При этом само собой принято считать, что коллективизация и большая наука – события родственные, одно без другого не мыслимые. Так функционировала система, и именно она обеспечила нам научные открытия и выход в мировые державы.
Утверждение это, однако, можно оспорить, что и доказали ученые из Центра гуманитарных исследований РАНХиГС, с 2011 года занятые в проекте «Идеология и практика технологического прорыва: люди и институции». Любопытный проект, в основе которого – сотни глубинных интервью с сотрудниками обнинских НИИ, работавших над мирным атомом в Советском Союзе, продемонстрировал в числе прочего, что открытия все-таки обеспечила не система, а люди.
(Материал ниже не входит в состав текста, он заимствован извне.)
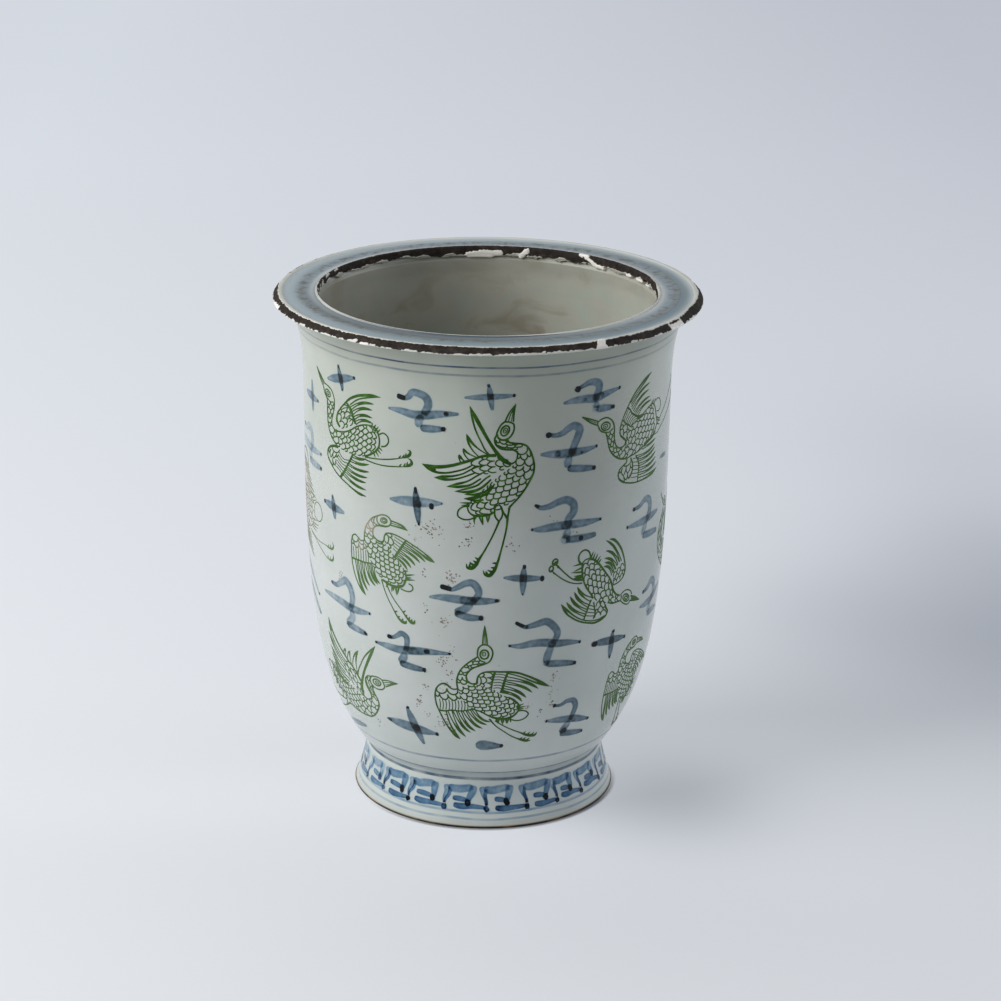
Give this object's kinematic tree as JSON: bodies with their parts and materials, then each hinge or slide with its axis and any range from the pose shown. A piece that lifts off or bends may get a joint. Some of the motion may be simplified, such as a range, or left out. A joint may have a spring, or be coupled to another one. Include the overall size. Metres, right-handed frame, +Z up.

Конкретно – послевоенное поколение.
Большая наука появилась в конце 40-х и начала «съеживаться» уже в 60-е: вовсе не от недостатка средств или государственного внимания, а вследствие поколенческой смены и изменения внутренней мотивации ученых. При этом – пока наука существовала и стремилась к своему пику – она существовала вовсе не по законам системы, а вопреки ей.
- Когда в СССР преследовали стиляг, физики-теоретики могли, не боясь коменданта, восседать в позе лотоса или танцевать канкан, - рассказывает Галина Орлова, приглашенный исследователь РАНХиГС, соруководитель Обнинского проекта, доцент кафедры психологии личности Южного федерального университета. – К ним на режимный объект свободно приезжали зарубежные делегации: взглянуть на витрину советской науки – первую в мире АЭС. Все это создавало столь необходимую для ученых атмосферу «эвристического азарта».
Принципиальной предпосылкой научного творчества все респонденты проекта называли свободу – категорию малоценную для большинства населения советской ойкумены, и явно уж побочную для функционирования системы. Андрей Зорин, научный руководитель Центра гуманитарных исследований РАНХиГС, профессор Оксфордского университета, объясняет парадокс «послевоенным фактором».
- Ощущение себя свободным перед лицом опасности – частая тема в рассказах фронтовиков, и это ощущение осталось с пионерами советской науки на всю жизнь, ведь все они застали Великую Отечественную, а многие сражались, - считает исследователь. – Как оказалось, нередко наши собеседники приходили в науку именно потому, что после 45-го там только и оставалось пространство свободы, личного действия, настоящего «драйва». Им нравилось и то, что работа физиков-ядерщиков была связана с постоянным риском для жизни.
Как только пространство свободы стало сужаться, а научные институты – заполняться карьеристами и любителями высоких зарплат, творческий потенциал лабораторий большой советской науки тут же снизился. Система при этом оставалась крепкой и жизнеспособной, начинался спокойный и уверенный застой. А вот прорывная наука уже заканчивалась – не 90-е годы всему виной. «Большая наука к 1970-м оказалась в значительной степени делом первых мобилизованных поколений», - поясняет Галина Орлова. Новые люди, адекватные «фронтовикам», не появлялись.
А все почему? Не хватало им опыта свободы. Вряд ли хорошая идея – получать этот опыт всегда военным путем. Но, может, придумаем когда-нибудь систему, где он получается иначе: и мирно, и безгрешно.